BLBG: Australian Dollar May Fall to 3-Month Low: Technical Analysis
By Candice Zachariahs
Dec. 22 (Bloomberg) -- The Australian dollar may slide to its weakest since September after forming a “head-and- shoulders” pattern that signals further declines, UBS AG said, citing trading charts.
The currency’s decline through so-called neck-line support from the Nov. 27 low to the Nov. 2 low, “confirms a head-and- shoulders stop formation that projects down to the 84.10-cent area,” James Chorek, director of global technical strategy at UBS in Stamford, Connecticut, wrote in a note to clients yesterday. “Initial small support is at 86.04 cents.”
Australia’s currency fell 0.2 percent to 87.99 U.S. cents as of 10:51 a.m. in Sydney and touched its weakest since Oct. 6. The so-called Aussie dollar last traded near 84.10 cents on Sept. 4.

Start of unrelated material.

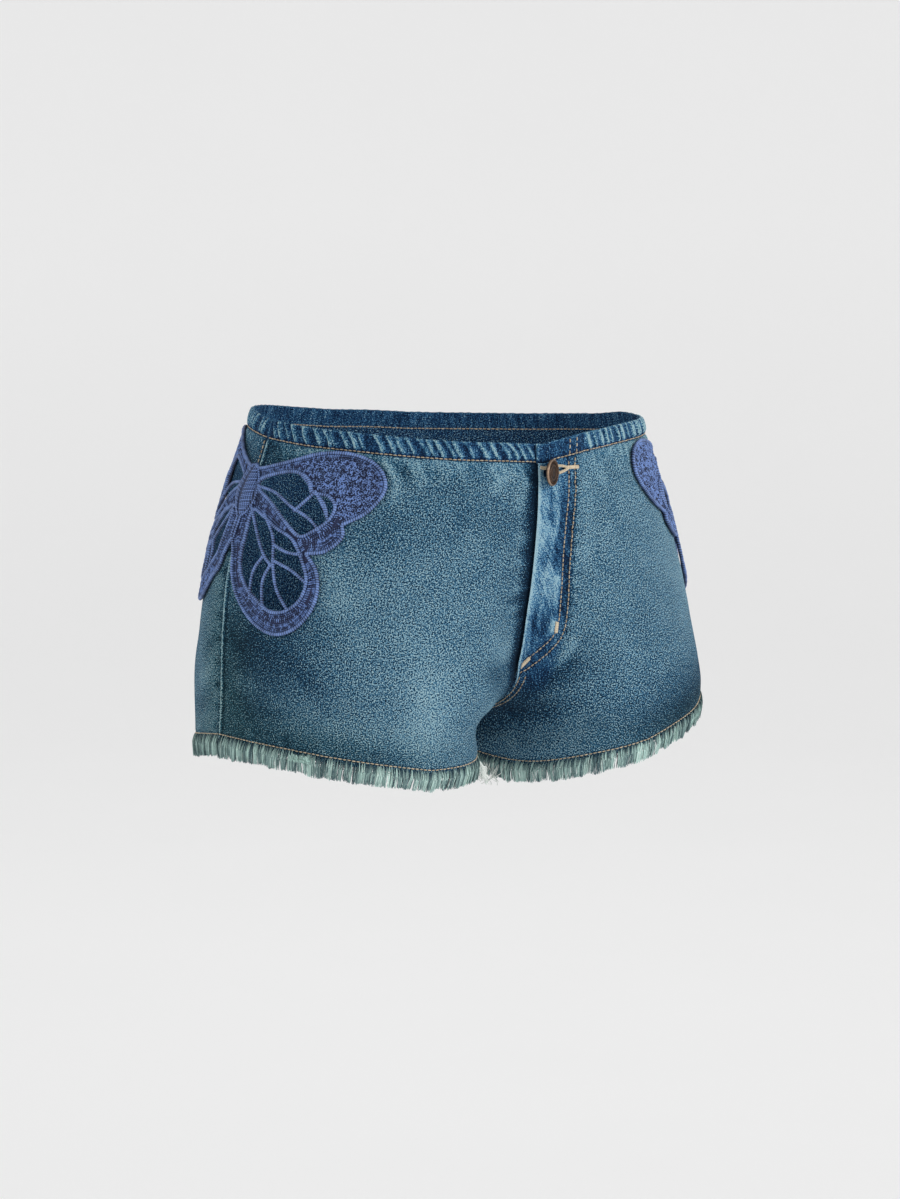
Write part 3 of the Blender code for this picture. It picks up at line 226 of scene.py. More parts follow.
# Creases: soft ridges (height above 0) and troughs, each a route of places with a width.
# across is from the side seam in SIDE_CREASES, and from the centre seam in CENTRE_CREASES.
Crease = namedtuple("Crease", "route width height")
ROUTE_STEP = 4.0            # between points of a crease's line
RUN_OUT = 0.3               # a crease runs out at both ends over this share of its line
SIDE_CREASES = {
    "front_right": (
        Crease(((16, 22), (30, 16.5), (48, 13), (66, 12.6)), 2.0, 0.60),
        Crease(((76, 14.5), (86, 17), (92.5, 23), (96.5, 32), (95.5, 46)), 2.3, 0.95),
        Crease(((87, 13.2), (97, 19), (103, 29)), 2.2, -0.60),
        Crease(((97, 13.5), (106, 21), (110, 33)), 3.0, 0.55),
        Crease(((3, 16), (10, 15), (14, 20)), 3.0, -0.70),
        Crease(((4, 128), (16, 138), (32, 141)), 5.0, -0.45),
        Crease(((6, 158), (24, 163), (44, 160)), 6.0, 0.40),
        Crease(((10, 172), (34, 180), (62, 178)), 7.0, -0.45),
        Crease(((70, 70), (84, 92), (90, 118)), 9.0, 0.45),
        Crease(((52, 132), (74, 150), (100, 160)), 8.0, -0.40),
        Crease(((28, 190), (34, 200), (36, 206)), 3.0, 0.60),
        Crease(((58, 188), (62, 198), (62, 206)), 3.5, -0.45),
        Crease(((84, 190), (88, 199), (88, 206)), 3.0, 0.45),
    ),
    "front_left": (
        Crease(((24, 21), (42, 14.5), (62, 12.5)), 2.2, 0.55),
        Crease(((92, 14), (99, 24), (100, 38)), 3.5, 0.80),
        Crease(((4, 130), (18, 142), (36, 144)), 5.0, -0.45),
        Crease(((8, 160), (26, 167), (46, 165)), 6.0, 0.40),
        Crease(((12, 176), (38, 184), (60, 180)), 7.0, -0.40),
        Crease(((60, 90), (76, 112), (80, 136)), 9.0, 0.40),
        Crease(((30, 192), (35, 200), (36, 206)), 3.0, 0.50),
        Crease(((64, 190), (66, 199), (66, 206)), 3.5, -0.40),
    ),
    "back_right": (
        Crease(((4, 132), (14, 142), (30, 146)), 4.5, -0.60),
        Crease(((5, 152), (22, 162), (44, 164)), 5.0, 0.50),
        Crease(((6, 172), (30, 180), (60, 184)), 6.0, -0.55),
        Crease(((60, 60), (84, 88), (92, 120)), 10.0, 0.50),
        Crease(((40, 126), (70, 140), (104, 150)), 8.0, -0.45),
        Crease(((34, 190), (38, 200), (38, 206)), 3.0, 0.50),
        Crease(((76, 190), (78, 199), (78, 206)), 3.5, -0.40),
    ),
    "back_left": (
        Crease(((4, 130), (16, 140), (34, 143)), 4.5, -0.60),
        Crease(((5, 154), (24, 163), (48, 165)), 5.0, 0.45),
        Crease(((8, 174), (34, 182), (66, 182)), 6.0, -0.50),
        Crease(((64, 58), (82, 84), (90, 112)), 10.0, 0.45),
        Crease(((44, 128), (72, 142), (102, 148)), 8.0, -0.45),
        Crease(((52, 190), (55, 200), (55, 206)), 3.0, 0.45),
    ),
}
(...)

A head-and-shoulders pattern occurs when a currency makes three consecutive peaks on a chart, with the middle being the highest. A neckline is a line drawn across the base, the lower boundary of the trading range that, when crossed, typically signals a move lower.
In technical analysis, investors and analysts study charts of trading patterns and prices to forecast changes in a security, commodity, currency or index.